I could go on but I feel better getting at least this much off my chest.

Regarding 3/4/5, there has to be a name for this trope. No matter how alien or unusual the scifi or fantasy setting, somehow the main character is a Perfectly Modern Progressive with all the Correct Opinions on race/sex/religion/whatever, all the good guys share those opinions, and all the bad guys oppose them. It's not quite A Connecticut Yankee in King Arthur's Court but along those lines.

Present-mindedness. It’s annoying. It’s like we cannot wrap our heads around the idea that people exist or even could exist that think in ways that we disagree with. I like the Mist Crown series by Sarah Maas, but its so annoying to read a medieval peasant acting like a modern, feminist, atheistic modern American as though the author literally couldn’t conceive of a premodern woman in a premodern world.

It’s like we cannot wrap our heads around the idea that people exist or even could exist that think in ways that we disagree with.

Values are fundamental. To a first approximation, no one actually wants values diversity, whether in their fiction or anywhere else. Good things are good, bad things are bad, more bad things are not good.

People like reading about things far away in time or distance because they crave novelty, but they want some recognizable values-coherence to bridge the gap because novelty is not terminal, but values are. Victorians write poems about Brave Horatius at the gate and I enjoy the Epic of Gilgamesh and the Pentateuch for the same reason: because all these deliver a perception of values-consonance across vast gulfs of time and space; we have our cake and eat it too.
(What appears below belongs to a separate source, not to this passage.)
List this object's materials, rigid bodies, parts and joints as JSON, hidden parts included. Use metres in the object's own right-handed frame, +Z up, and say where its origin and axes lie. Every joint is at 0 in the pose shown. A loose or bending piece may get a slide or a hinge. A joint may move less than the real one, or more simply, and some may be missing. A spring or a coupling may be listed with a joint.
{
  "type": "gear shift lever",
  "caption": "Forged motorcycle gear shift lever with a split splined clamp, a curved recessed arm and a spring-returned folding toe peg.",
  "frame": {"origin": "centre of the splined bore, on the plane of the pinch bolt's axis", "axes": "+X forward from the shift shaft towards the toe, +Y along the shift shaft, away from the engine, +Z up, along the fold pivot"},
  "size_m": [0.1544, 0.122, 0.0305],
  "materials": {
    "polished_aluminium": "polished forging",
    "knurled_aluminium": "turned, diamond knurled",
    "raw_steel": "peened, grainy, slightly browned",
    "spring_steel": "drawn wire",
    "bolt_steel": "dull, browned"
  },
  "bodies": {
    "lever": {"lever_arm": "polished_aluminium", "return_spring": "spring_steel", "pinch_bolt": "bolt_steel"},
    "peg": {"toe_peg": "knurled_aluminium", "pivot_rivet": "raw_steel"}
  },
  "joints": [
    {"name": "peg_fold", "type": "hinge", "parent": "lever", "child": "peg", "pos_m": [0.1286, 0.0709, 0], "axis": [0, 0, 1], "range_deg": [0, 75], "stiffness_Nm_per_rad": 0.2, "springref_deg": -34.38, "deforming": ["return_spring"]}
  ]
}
The elements you highlight are there because the people generating them consider them terminal, and so their fiction cannot do without them.

Values are fundamental. To a first approximation, no one actually wants values diversity, whether in their fiction or anywhere else. Good things are good, bad things are bad, more bad things are not good.
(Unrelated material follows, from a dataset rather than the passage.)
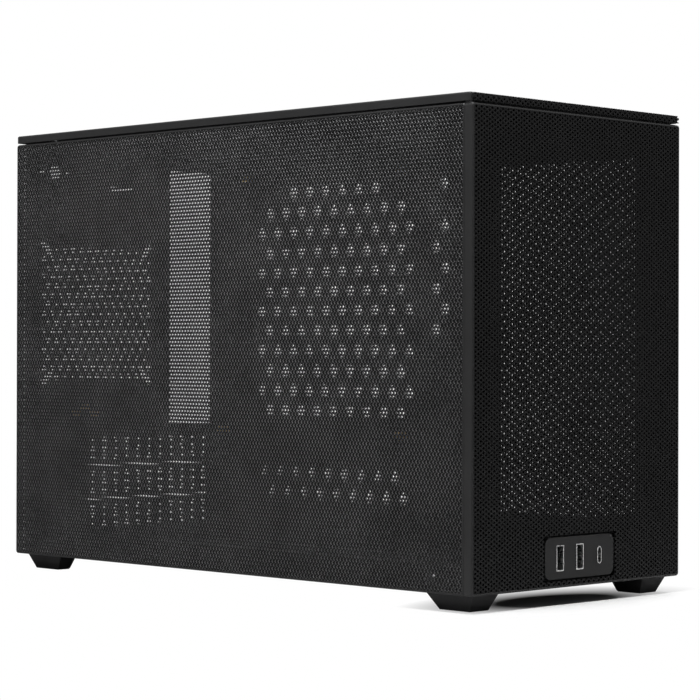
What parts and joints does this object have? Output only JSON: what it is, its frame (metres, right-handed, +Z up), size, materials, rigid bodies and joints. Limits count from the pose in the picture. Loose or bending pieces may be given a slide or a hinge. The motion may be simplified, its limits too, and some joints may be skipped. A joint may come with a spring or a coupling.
{
  "type": "mini itx pc case",
  "caption": "Free-standing computer case with perforated sheet panels that pull off a folded steel chassis.",
  "frame": {"origin": "on the floor under the middle of the case", "axes": "+Z up, +Y towards the rear panel, +X towards the motherboard tray; the front panel faces -Y"},
  "size_m": [0.167, 0.3635, 0.2557],
  "materials": {
    "panel_steel": "fine matt black powder coat",
    "chassis_steel": "matt black powder coat",
    "screw_steel": "blackened steel",
    "stud_steel": "plated steel",
    "clip_plastic": "moulded nylon",
    "port_shell": "nickel-plated steel",
    "port_tongue": "moulded grey plastic",
    "circuit_board": "dark solder mask",
    "brass": "turned brass",
    "foot_rubber": "matt rubber",
    "black_plastic": "fine matt moulded plastic"
  },
  "bodies": {
    "chassis": {"base_plate": "chassis_steel", "board_standoffs": "brass", "foot_front_left": "foot_rubber", "foot_front_right": "foot_rubber", "foot_rear_left": "foot_rubber", "foot_rear_right": "foot_rubber", "front_clips": "clip_plastic", "front_frame": "chassis_steel", "inlet_pins": "brass", "left_clips": "clip_plastic", "mains_inlet": "black_plastic", "motherboard_tray": "chassis_steel", "port_bezel": "black_plastic", "port_board": "circuit_board", "port_posts": "brass", "power_switch": "black_plastic", "rear_panel": "chassis_steel", "right_clips": "clip_plastic", "slot_cover_1": "chassis_steel", "slot_cover_2": "chassis_steel", "slot_cover_3": "chassis_steel", "slot_cover_screws": "screw_steel", "switch_nut": "screw_steel", "top_clips": "clip_plastic", "top_frame": "chassis_steel", "usb_a_shell_left": "port_shell", "usb_a_shell_right": "port_shell", "usb_a_tongue_left": "port_tongue", "usb_a_tongue_right": "port_tongue", "usb_c_shell": "port_shell", "usb_c_tongue": "port_tongue"},
    "left_panel": {"left_side_panel": "panel_steel", "left_studs": "stud_steel"},
    "right_panel": {"right_side_panel": "panel_steel", "right_studs": "stud_steel"},
    "front_cover": {"front_panel": "panel_steel", "front_studs": "stud_steel"},
    "top_lid": {"top_cover": "panel_steel", "top_studs": "stud_steel"},
    "power_key": {"power_button": "black_plastic"}
  },
  "joints": [
    {"name": "left_panel_pull", "type": "slide", "parent": "chassis", "child": "left_panel", "axis": [-1, 0, 0], "range_m": [0, 0.08]},
    {"name": "right_panel_pull", "type": "slide", "parent": "chassis", "child": "right_panel", "axis": [1, 0, 0], "range_m": [0, 0.08]},
    {"name": "front_panel_pull", "type": "slide", "parent": "chassis", "child": "front_cover", "axis": [0, -1, 0], "range_m": [0, 0.08]},
    {"name": "top_cover_lift", "type": "slide", "parent": "chassis", "child": "top_lid", "axis": [0, 0, 1], "range_m": [0, 0.08]},
    {"name": "power_button_press", "type": "slide", "parent": "chassis", "child": "power_key", "axis": [0, -1, 0], "range_m": [0, 0.0015], "stiffness_N_per_m": 600}
  ]
}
I think this is more true today than it used to be. Zoomers seem incapable of enjoying a story in which a character has values different from theirs, and furthermore they are prone to assuming that the author is endorsing those values. (This is a generalization and I hope I'm not right, but it's what I gather from most young book reviewers nowadays.)

You say you enjoy the Epic of Gilgamesh and the Pentateuch because of "values-consonance" but how similar are those characters' values to yours, really? Sure, they fit into the general Western monotheistic tradition, but Bronze Age heroes really weren't much like you and IMO the gap between your values and theirs is probably greater than the gap between your values and the average Blue Triber's.

Conversely, do you not enjoy the Iliad and the Odyssey? The Tale of Genji? The Ramayana? Even though they express very different values? Or, if you want to get Jungian, because they express archetypes that aren't so very different after all.

To the original point, though, yes, it's not just modern writers who cannot conceive of characters (especially heroes) with values different from their own. The Victorians were definitely guilty of this. Probably Homer was guilty of this. But here and there we do so some writers who stand out for trying.